- **WRITTEN REQUEST**
Repeat exactly each line of the data provided below.

- **INFORMATION GIVEN**
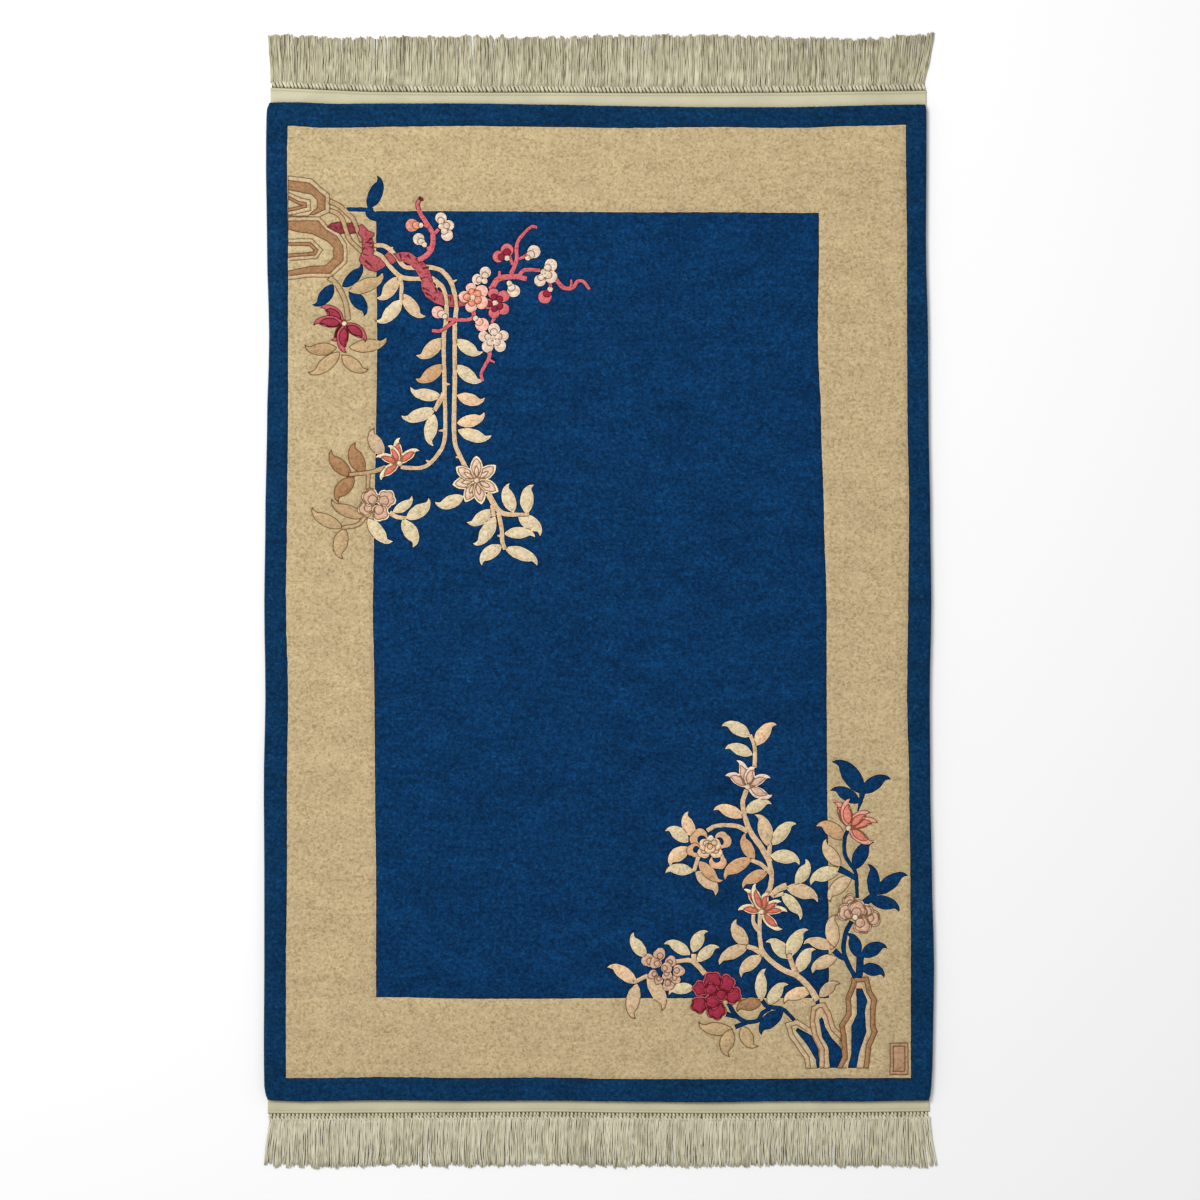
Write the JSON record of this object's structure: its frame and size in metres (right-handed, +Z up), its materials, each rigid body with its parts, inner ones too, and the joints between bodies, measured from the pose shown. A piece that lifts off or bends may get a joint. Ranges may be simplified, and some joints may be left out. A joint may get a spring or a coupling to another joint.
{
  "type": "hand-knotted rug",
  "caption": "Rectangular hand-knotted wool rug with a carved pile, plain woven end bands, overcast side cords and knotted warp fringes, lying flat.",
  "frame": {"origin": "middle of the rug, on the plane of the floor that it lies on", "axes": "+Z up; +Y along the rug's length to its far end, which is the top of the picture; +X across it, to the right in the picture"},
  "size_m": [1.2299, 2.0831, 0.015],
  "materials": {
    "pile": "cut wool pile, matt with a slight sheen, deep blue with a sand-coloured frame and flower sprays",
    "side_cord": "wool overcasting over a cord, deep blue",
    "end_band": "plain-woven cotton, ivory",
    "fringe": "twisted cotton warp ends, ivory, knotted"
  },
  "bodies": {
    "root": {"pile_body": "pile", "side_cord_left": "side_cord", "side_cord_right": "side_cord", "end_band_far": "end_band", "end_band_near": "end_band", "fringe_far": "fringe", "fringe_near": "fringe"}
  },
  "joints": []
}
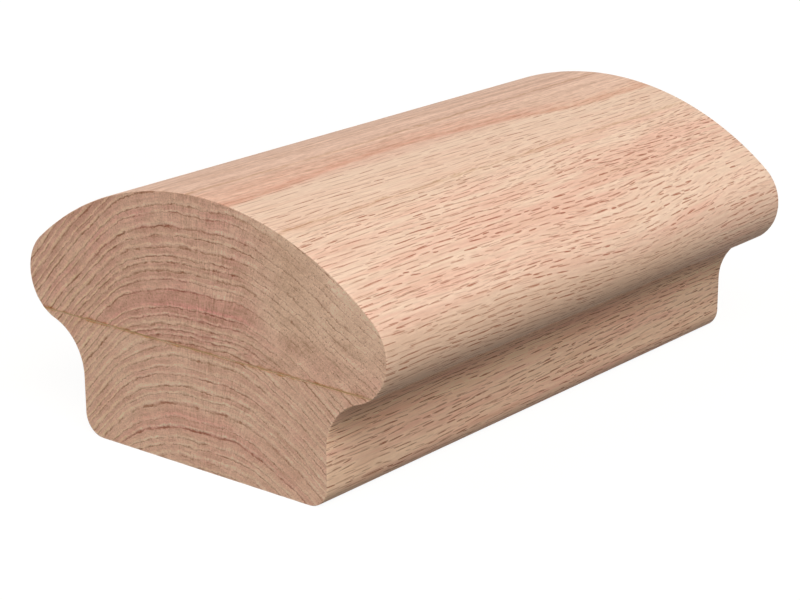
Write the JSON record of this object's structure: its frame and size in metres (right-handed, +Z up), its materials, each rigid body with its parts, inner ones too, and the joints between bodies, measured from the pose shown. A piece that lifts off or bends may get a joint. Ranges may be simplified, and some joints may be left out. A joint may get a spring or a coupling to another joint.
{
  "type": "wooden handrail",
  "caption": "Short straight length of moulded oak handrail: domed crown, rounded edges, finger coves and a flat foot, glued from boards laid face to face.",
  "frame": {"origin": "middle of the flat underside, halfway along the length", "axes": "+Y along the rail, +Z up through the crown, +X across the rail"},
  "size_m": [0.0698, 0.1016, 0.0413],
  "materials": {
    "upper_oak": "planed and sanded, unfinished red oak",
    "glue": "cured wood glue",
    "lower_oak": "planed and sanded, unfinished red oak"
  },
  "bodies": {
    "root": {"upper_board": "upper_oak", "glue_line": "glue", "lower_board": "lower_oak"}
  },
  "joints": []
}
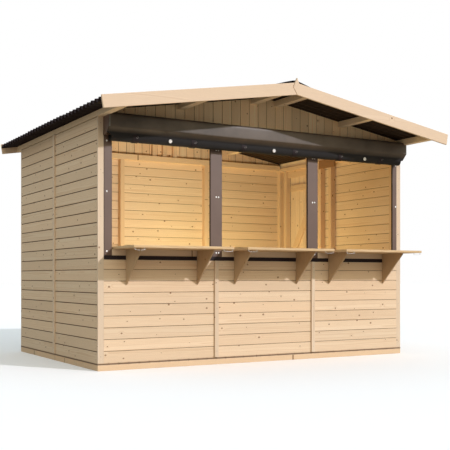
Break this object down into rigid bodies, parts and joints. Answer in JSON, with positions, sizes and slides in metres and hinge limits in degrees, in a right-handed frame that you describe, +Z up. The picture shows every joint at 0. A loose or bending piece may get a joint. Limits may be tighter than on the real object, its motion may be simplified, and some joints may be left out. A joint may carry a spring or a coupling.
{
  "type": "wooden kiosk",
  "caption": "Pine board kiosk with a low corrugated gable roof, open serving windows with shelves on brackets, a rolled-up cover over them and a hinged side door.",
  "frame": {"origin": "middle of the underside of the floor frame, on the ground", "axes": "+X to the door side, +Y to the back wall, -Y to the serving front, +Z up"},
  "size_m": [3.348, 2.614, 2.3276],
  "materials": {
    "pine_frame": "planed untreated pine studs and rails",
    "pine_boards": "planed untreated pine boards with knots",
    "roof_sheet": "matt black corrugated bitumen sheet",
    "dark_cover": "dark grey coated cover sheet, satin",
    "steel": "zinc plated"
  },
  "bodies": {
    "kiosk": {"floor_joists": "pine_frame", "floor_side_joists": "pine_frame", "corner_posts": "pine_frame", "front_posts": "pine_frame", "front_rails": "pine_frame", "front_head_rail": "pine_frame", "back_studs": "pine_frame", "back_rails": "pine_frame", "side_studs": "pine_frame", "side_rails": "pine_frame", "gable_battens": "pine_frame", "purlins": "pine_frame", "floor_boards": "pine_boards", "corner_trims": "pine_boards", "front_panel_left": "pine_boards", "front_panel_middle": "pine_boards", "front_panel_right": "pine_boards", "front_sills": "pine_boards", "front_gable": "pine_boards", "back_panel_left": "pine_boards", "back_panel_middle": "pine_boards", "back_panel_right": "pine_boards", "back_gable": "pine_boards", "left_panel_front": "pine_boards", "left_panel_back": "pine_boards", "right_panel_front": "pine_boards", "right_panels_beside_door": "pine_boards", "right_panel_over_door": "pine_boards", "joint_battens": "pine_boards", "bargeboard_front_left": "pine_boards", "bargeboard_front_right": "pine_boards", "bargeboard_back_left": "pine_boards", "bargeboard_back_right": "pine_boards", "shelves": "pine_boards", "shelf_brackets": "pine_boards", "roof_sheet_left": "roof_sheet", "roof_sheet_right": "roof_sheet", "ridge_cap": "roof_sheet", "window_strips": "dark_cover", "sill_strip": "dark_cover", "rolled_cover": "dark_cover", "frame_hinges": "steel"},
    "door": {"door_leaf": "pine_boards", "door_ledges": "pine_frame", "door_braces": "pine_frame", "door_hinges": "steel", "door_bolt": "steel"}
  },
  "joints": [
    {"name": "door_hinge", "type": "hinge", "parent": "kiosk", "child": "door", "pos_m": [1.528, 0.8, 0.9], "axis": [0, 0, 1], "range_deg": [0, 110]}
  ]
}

- **ANSWER TO THE EXERCISE**
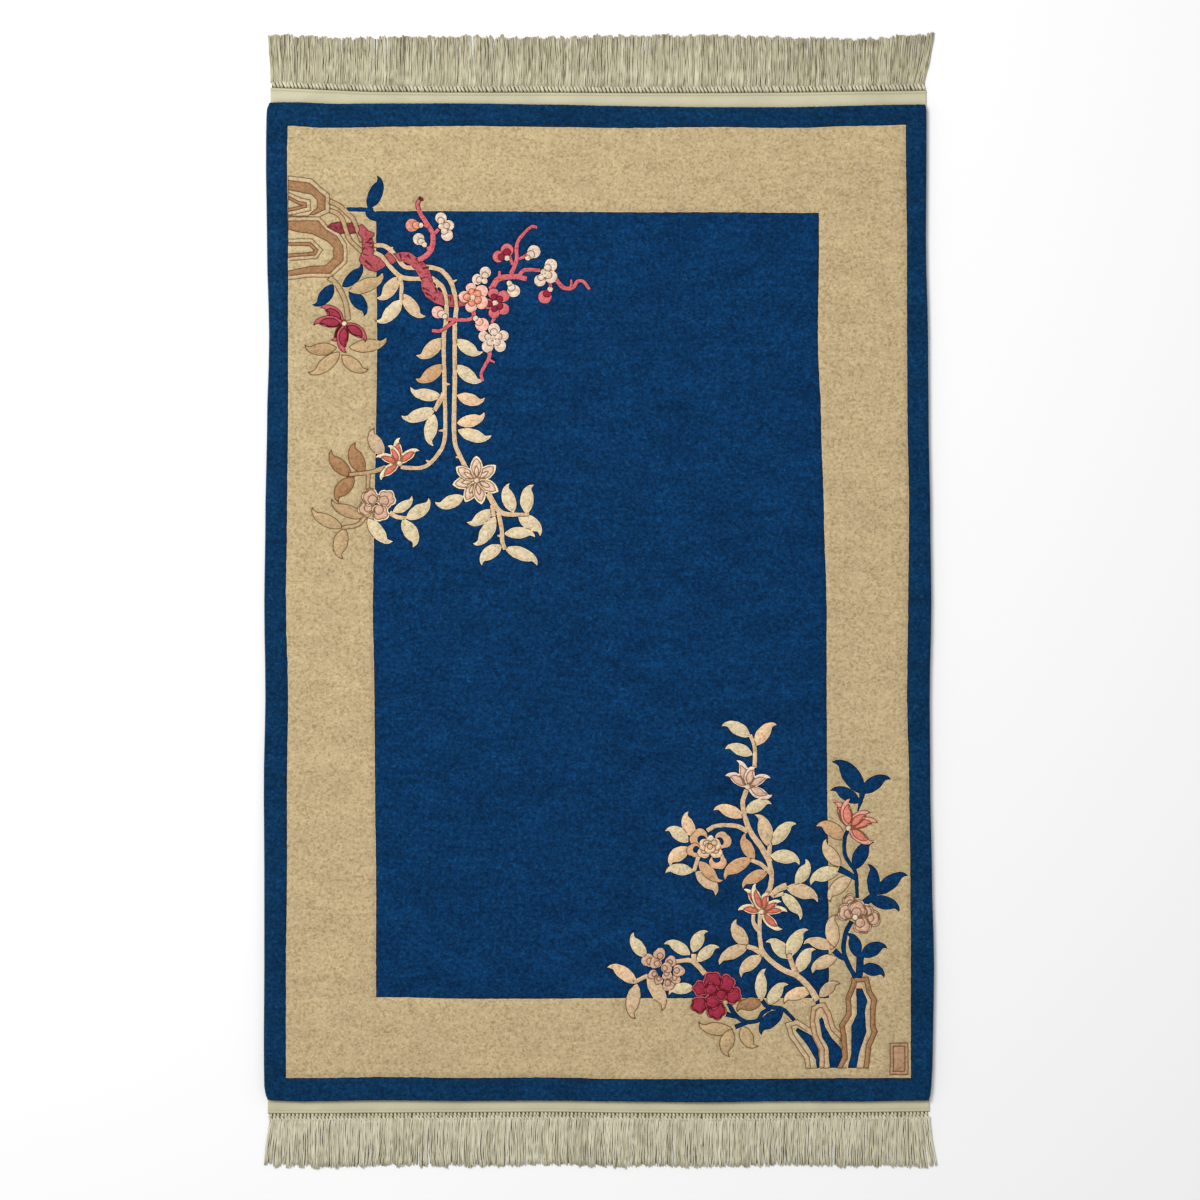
Write the JSON record of this object's structure: its frame and size in metres (right-handed, +Z up), its materials, each rigid body with its parts, inner ones too, and the joints between bodies, measured from the pose shown. A piece that lifts off or bends may get a joint. Ranges may be simplified, and some joints may be left out. A joint may get a spring or a coupling to another joint.
{
  "type": "hand-knotted rug",
  "caption": "Rectangular hand-knotted wool rug with a carved pile, plain woven end bands, overcast side cords and knotted warp fringes, lying flat.",
  "frame": {"origin": "middle of the rug, on the plane of the floor that it lies on", "axes": "+Z up; +Y along the rug's length to its far end, which is the top of the picture; +X across it, to the right in the picture"},
  "size_m": [1.2299, 2.0831, 0.015],
  "materials": {
    "pile": "cut wool pile, matt with a slight sheen, deep blue with a sand-coloured frame and flower sprays",
    "side_cord": "wool overcasting over a cord, deep blue",
    "end_band": "plain-woven cotton, ivory",
    "fringe": "twisted cotton warp ends, ivory, knotted"
  },
  "bodies": {
    "root": {"pile_body": "pile", "side_cord_left": "side_cord", "side_cord_right": "side_cord", "end_band_far": "end_band", "end_band_near": "end_band", "fringe_far": "fringe", "fringe_near": "fringe"}
  },
  "joints": []
}
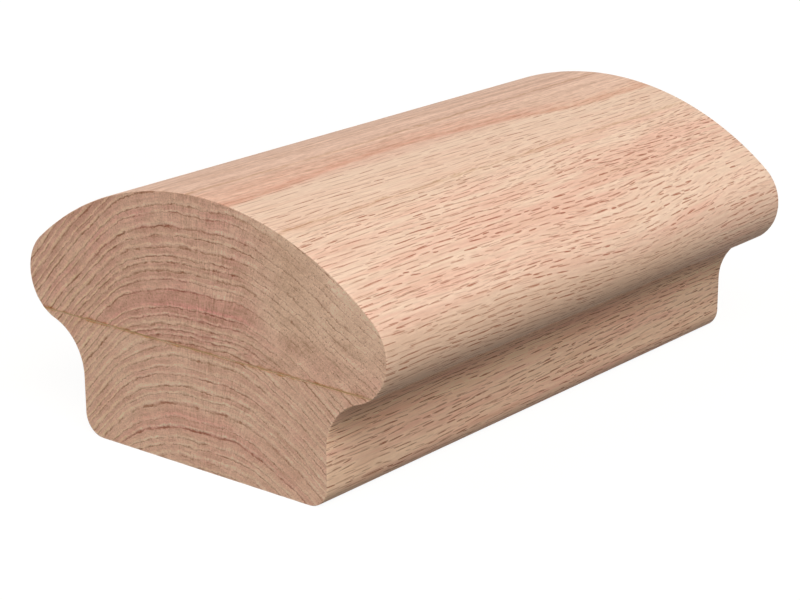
Write the JSON record of this object's structure: its frame and size in metres (right-handed, +Z up), its materials, each rigid body with its parts, inner ones too, and the joints between bodies, measured from the pose shown. A piece that lifts off or bends may get a joint. Ranges may be simplified, and some joints may be left out. A joint may get a spring or a coupling to another joint.
{
  "type": "wooden handrail",
  "caption": "Short straight length of moulded oak handrail: domed crown, rounded edges, finger coves and a flat foot, glued from boards laid face to face.",
  "frame": {"origin": "middle of the flat underside, halfway along the length", "axes": "+Y along the rail, +Z up through the crown, +X across the rail"},
  "size_m": [0.0698, 0.1016, 0.0413],
  "materials": {
    "upper_oak": "planed and sanded, unfinished red oak",
    "glue": "cured wood glue",
    "lower_oak": "planed and sanded, unfinished red oak"
  },
  "bodies": {
    "root": {"upper_board": "upper_oak", "glue_line": "glue", "lower_board": "lower_oak"}
  },
  "joints": []
}
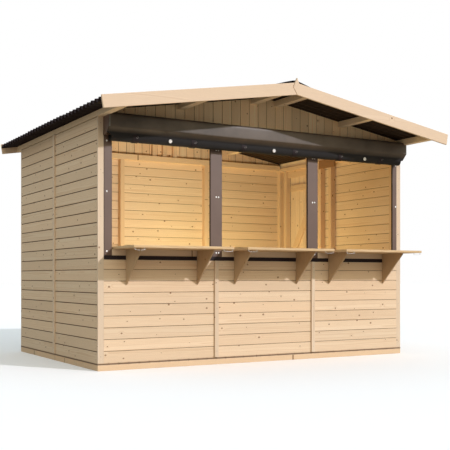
Break this object down into rigid bodies, parts and joints. Answer in JSON, with positions, sizes and slides in metres and hinge limits in degrees, in a right-handed frame that you describe, +Z up. The picture shows every joint at 0. A loose or bending piece may get a joint. Limits may be tighter than on the real object, its motion may be simplified, and some joints may be left out. A joint may carry a spring or a coupling.
{
  "type": "wooden kiosk",
  "caption": "Pine board kiosk with a low corrugated gable roof, open serving windows with shelves on brackets, a rolled-up cover over them and a hinged side door.",
  "frame": {"origin": "middle of the underside of the floor frame, on the ground", "axes": "+X to the door side, +Y to the back wall, -Y to the serving front, +Z up"},
  "size_m": [3.348, 2.614, 2.3276],
  "materials": {
    "pine_frame": "planed untreated pine studs and rails",
    "pine_boards": "planed untreated pine boards with knots",
    "roof_sheet": "matt black corrugated bitumen sheet",
    "dark_cover": "dark grey coated cover sheet, satin",
    "steel": "zinc plated"
  },
  "bodies": {
    "kiosk": {"floor_joists": "pine_frame", "floor_side_joists": "pine_frame", "corner_posts": "pine_frame", "front_posts": "pine_frame", "front_rails": "pine_frame", "front_head_rail": "pine_frame", "back_studs": "pine_frame", "back_rails": "pine_frame", "side_studs": "pine_frame", "side_rails": "pine_frame", "gable_battens": "pine_frame", "purlins": "pine_frame", "floor_boards": "pine_boards", "corner_trims": "pine_boards", "front_panel_left": "pine_boards", "front_panel_middle": "pine_boards", "front_panel_right": "pine_boards", "front_sills": "pine_boards", "front_gable": "pine_boards", "back_panel_left": "pine_boards", "back_panel_middle": "pine_boards", "back_panel_right": "pine_boards", "back_gable": "pine_boards", "left_panel_front": "pine_boards", "left_panel_back": "pine_boards", "right_panel_front": "pine_boards", "right_panels_beside_door": "pine_boards", "right_panel_over_door": "pine_boards", "joint_battens": "pine_boards", "bargeboard_front_left": "pine_boards", "bargeboard_front_right": "pine_boards", "bargeboard_back_left": "pine_boards", "bargeboard_back_right": "pine_boards", "shelves": "pine_boards", "shelf_brackets": "pine_boards", "roof_sheet_left": "roof_sheet", "roof_sheet_right": "roof_sheet", "ridge_cap": "roof_sheet", "window_strips": "dark_cover", "sill_strip": "dark_cover", "rolled_cover": "dark_cover", "frame_hinges": "steel"},
    "door": {"door_leaf": "pine_boards", "door_ledges": "pine_frame", "door_braces": "pine_frame", "door_hinges": "steel", "door_bolt": "steel"}
  },
  "joints": [
    {"name": "door_hinge", "type": "hinge", "parent": "kiosk", "child": "door", "pos_m": [1.528, 0.8, 0.9], "axis": [0, 0, 1], "range_deg": [0, 110]}
  ]
}